* _CHALLENGE_
Reproduce the first line and every line after it, exactly, through the one containing "import * as". Leave out the rest.

BEGIN MATERIAL

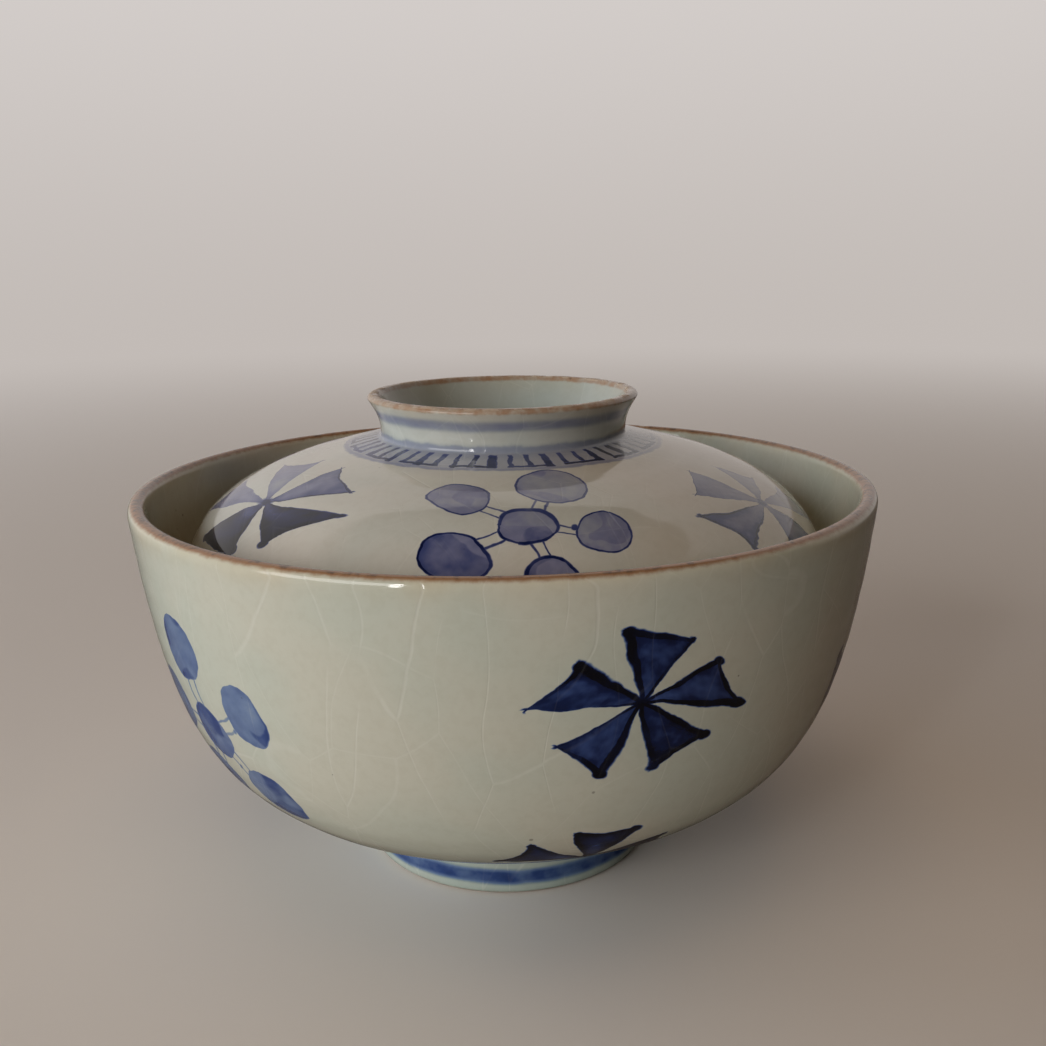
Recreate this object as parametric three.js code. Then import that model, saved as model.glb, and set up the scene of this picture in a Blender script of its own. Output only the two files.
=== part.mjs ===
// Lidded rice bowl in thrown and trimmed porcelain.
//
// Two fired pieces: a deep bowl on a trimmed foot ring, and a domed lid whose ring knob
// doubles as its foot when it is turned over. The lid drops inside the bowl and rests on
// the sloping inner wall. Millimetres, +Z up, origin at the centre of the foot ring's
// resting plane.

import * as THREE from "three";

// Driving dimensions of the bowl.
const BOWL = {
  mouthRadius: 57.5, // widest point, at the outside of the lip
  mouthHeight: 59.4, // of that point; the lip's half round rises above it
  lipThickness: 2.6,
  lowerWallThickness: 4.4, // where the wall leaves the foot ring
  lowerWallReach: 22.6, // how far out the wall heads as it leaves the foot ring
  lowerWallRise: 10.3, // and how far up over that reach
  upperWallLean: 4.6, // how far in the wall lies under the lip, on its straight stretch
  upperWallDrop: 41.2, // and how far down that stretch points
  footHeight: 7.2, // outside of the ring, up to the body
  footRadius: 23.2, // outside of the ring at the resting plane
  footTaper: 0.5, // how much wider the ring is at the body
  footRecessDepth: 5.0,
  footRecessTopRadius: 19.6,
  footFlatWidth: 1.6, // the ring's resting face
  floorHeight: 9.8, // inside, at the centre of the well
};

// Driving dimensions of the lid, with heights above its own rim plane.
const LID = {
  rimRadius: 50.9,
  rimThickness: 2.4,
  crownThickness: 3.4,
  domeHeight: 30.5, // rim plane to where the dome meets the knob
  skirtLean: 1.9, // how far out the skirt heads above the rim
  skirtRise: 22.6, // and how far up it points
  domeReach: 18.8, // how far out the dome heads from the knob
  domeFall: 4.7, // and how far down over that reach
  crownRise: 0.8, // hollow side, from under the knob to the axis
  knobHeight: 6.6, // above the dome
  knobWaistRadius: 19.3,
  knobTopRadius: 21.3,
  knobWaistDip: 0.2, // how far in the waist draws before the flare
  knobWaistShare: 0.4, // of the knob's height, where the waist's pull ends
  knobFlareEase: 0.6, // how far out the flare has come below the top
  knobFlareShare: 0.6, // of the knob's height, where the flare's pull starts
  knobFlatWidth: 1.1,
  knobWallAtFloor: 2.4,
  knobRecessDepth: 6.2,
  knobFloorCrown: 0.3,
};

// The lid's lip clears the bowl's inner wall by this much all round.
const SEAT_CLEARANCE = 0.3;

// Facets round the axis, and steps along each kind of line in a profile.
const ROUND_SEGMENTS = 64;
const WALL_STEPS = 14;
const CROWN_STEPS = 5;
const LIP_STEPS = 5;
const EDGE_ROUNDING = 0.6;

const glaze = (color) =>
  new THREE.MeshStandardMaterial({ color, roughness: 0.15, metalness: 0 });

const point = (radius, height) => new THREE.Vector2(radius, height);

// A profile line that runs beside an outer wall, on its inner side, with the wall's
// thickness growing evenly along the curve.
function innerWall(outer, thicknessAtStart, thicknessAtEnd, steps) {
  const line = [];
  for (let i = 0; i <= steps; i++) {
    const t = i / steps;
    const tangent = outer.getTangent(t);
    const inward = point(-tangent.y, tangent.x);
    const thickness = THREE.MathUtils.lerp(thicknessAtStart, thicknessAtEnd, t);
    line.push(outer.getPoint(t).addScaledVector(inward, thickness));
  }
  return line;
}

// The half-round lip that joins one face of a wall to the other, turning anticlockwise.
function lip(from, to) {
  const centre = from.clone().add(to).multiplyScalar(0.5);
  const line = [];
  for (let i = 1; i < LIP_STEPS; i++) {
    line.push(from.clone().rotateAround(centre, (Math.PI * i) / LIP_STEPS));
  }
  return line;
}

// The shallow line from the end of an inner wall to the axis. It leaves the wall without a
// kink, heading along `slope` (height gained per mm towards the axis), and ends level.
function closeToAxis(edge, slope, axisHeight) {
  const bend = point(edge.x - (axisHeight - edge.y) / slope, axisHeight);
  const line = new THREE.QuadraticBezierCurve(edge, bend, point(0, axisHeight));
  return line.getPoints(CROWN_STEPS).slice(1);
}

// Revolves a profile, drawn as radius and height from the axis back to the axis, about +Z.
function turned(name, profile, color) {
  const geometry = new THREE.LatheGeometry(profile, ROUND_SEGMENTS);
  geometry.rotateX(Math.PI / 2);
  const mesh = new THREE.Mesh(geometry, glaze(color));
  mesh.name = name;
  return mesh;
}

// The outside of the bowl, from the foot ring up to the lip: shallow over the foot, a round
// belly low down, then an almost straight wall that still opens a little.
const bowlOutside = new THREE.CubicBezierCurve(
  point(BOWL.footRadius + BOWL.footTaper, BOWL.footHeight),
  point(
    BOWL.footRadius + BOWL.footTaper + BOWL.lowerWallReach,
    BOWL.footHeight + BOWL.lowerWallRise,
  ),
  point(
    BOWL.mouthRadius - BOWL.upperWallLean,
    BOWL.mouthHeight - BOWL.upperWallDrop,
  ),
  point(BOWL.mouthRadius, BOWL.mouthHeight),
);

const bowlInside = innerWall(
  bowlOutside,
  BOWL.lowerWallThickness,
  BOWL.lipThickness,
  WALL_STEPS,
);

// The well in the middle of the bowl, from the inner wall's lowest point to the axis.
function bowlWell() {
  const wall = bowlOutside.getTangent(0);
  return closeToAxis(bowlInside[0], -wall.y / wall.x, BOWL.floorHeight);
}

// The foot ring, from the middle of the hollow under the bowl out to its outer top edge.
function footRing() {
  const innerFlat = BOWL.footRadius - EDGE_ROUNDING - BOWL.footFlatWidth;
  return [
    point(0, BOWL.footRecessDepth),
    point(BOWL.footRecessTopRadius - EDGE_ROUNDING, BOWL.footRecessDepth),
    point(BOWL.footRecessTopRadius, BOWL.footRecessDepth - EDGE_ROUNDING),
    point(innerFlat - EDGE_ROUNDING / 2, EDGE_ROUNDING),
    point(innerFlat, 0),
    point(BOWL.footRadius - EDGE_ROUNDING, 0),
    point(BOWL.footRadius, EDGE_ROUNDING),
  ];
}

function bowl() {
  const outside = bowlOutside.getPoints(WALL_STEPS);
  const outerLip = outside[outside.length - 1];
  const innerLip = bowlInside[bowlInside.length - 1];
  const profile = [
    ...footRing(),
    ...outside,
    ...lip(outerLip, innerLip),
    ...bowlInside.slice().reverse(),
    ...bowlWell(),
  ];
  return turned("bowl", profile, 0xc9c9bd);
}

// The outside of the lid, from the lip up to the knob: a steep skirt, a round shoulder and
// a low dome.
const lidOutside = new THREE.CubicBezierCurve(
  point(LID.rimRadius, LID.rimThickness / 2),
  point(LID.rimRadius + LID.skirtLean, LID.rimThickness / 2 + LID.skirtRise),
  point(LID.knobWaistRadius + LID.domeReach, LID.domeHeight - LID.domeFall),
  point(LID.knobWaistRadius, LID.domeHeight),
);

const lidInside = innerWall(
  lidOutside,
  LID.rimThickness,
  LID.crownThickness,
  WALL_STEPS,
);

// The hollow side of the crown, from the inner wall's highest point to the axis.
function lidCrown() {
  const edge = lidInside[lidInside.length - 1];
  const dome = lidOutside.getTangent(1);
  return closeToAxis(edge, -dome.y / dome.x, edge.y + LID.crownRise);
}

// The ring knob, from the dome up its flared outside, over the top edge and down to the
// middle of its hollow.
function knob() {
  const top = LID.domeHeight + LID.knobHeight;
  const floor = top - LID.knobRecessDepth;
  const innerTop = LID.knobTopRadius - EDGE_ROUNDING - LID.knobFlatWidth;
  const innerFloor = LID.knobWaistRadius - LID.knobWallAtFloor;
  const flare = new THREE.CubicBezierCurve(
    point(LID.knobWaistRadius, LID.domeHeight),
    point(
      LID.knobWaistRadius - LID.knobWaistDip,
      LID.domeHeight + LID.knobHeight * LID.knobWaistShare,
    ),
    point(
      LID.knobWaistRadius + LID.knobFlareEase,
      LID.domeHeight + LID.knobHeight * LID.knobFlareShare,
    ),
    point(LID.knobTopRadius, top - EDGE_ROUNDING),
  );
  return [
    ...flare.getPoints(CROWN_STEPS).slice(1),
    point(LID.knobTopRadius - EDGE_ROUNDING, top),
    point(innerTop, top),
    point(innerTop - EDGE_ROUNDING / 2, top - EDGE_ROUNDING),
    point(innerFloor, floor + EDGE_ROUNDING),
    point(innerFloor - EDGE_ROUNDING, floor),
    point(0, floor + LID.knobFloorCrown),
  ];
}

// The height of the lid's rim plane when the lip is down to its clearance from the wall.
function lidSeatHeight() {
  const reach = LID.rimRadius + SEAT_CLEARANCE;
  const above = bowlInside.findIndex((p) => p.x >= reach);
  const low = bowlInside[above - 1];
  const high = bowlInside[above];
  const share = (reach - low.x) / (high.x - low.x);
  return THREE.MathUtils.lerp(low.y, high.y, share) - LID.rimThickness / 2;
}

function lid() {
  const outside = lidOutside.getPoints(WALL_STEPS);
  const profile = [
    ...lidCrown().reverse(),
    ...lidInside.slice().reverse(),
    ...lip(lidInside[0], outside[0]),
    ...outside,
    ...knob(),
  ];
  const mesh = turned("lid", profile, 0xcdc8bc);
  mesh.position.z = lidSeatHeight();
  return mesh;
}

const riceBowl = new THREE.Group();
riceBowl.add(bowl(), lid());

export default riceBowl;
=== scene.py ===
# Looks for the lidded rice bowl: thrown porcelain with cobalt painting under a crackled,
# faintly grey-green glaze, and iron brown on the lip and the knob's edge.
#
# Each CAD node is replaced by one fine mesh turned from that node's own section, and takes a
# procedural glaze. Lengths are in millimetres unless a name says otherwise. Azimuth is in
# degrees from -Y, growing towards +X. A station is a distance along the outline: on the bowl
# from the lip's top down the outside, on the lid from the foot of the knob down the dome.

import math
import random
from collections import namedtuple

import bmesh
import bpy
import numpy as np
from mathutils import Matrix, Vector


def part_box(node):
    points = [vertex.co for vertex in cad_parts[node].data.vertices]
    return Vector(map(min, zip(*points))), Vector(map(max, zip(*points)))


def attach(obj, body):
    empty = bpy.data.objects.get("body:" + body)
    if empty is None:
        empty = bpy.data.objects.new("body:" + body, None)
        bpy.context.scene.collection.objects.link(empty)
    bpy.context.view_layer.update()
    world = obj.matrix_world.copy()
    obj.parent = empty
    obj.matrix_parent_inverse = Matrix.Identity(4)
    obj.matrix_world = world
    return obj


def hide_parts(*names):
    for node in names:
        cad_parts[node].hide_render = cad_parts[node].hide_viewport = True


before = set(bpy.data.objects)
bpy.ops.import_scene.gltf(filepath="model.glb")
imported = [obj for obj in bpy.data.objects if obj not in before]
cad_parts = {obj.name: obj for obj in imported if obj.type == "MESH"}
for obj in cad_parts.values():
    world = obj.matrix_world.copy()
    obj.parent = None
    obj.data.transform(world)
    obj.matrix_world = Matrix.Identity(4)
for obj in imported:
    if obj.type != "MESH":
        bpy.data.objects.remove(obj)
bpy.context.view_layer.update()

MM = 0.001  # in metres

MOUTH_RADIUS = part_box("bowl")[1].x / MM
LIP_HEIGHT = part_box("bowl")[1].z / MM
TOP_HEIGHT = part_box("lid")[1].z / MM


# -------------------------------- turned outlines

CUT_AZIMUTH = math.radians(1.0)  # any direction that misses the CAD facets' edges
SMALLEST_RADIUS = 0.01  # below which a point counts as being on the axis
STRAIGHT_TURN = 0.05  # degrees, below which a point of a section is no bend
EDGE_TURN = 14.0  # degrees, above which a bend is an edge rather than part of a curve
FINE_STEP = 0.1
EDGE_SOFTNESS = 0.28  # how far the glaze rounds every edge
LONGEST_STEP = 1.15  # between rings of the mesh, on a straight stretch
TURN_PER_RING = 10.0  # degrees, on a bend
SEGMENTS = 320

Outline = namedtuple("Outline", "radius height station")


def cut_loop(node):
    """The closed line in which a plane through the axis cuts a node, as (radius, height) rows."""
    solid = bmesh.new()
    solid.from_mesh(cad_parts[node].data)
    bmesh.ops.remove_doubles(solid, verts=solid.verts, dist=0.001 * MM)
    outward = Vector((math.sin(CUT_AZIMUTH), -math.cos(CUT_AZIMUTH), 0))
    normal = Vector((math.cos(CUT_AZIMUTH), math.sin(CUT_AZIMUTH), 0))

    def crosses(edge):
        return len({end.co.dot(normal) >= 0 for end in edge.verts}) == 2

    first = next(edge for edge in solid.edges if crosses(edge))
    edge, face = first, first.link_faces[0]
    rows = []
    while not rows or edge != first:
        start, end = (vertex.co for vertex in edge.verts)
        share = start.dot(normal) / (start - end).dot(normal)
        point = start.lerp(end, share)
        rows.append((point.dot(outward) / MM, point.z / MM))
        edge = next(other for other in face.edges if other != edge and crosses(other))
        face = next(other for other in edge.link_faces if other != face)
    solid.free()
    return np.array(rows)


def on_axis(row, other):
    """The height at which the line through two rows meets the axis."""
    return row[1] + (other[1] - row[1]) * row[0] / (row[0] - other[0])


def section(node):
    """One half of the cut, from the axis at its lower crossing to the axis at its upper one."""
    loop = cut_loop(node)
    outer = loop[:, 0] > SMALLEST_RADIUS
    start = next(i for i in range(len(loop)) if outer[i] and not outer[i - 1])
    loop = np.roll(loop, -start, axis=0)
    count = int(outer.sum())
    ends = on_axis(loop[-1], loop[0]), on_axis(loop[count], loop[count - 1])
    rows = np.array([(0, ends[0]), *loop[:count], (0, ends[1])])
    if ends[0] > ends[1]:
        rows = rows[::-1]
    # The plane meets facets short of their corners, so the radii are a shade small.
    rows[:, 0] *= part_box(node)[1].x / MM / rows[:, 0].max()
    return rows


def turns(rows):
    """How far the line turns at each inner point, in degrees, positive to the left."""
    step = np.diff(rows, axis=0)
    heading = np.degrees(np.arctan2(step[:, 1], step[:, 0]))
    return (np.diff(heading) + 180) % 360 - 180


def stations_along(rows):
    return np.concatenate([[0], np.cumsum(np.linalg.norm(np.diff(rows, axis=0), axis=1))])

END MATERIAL

* _SOLUTION TO THE PROBLEM_
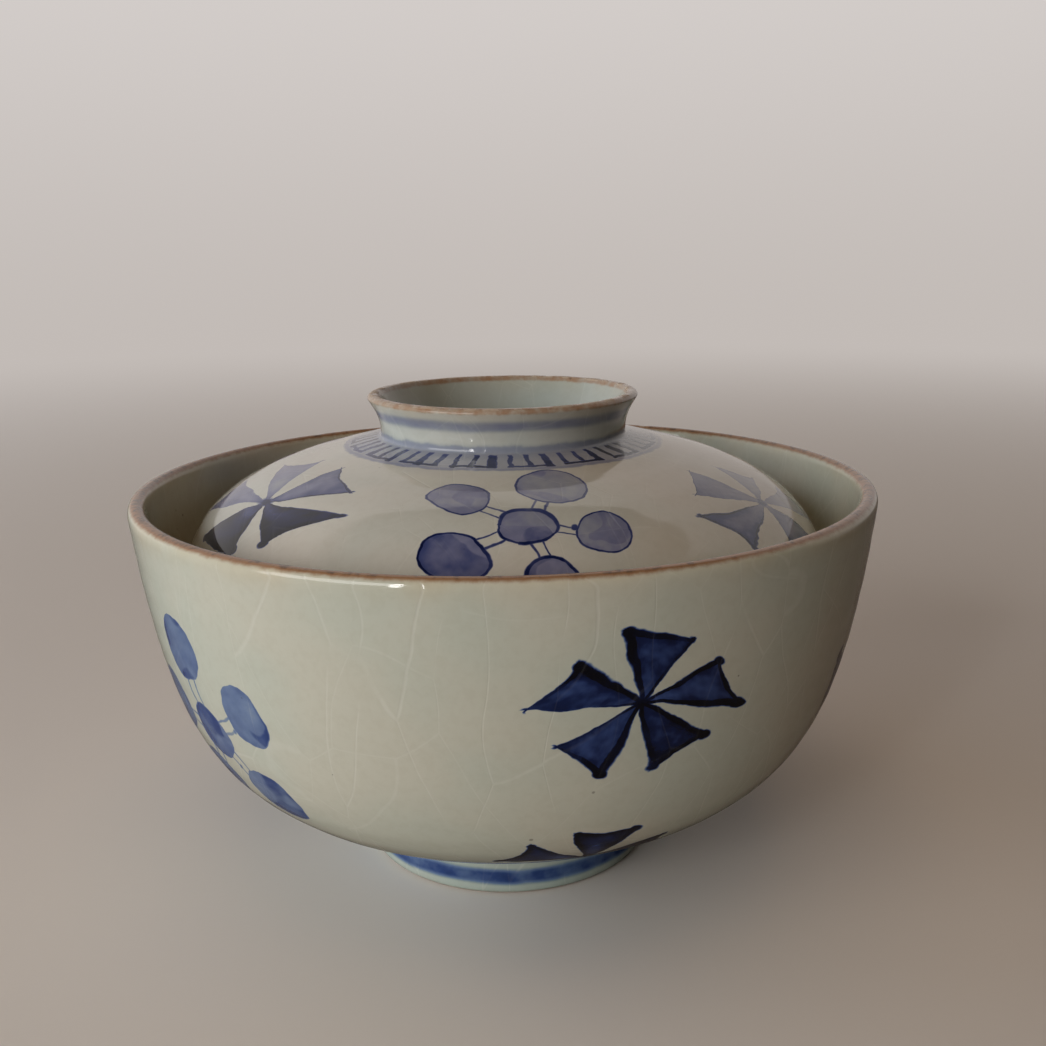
Recreate this object as parametric three.js code. Then import that model, saved as model.glb, and set up the scene of this picture in a Blender script of its own. Output only the two files.
=== part.mjs ===
// Lidded rice bowl in thrown and trimmed porcelain.
//
// Two fired pieces: a deep bowl on a trimmed foot ring, and a domed lid whose ring knob
// doubles as its foot when it is turned over. The lid drops inside the bowl and rests on
// the sloping inner wall. Millimetres, +Z up, origin at the centre of the foot ring's
// resting plane.

import * as THREE from "three";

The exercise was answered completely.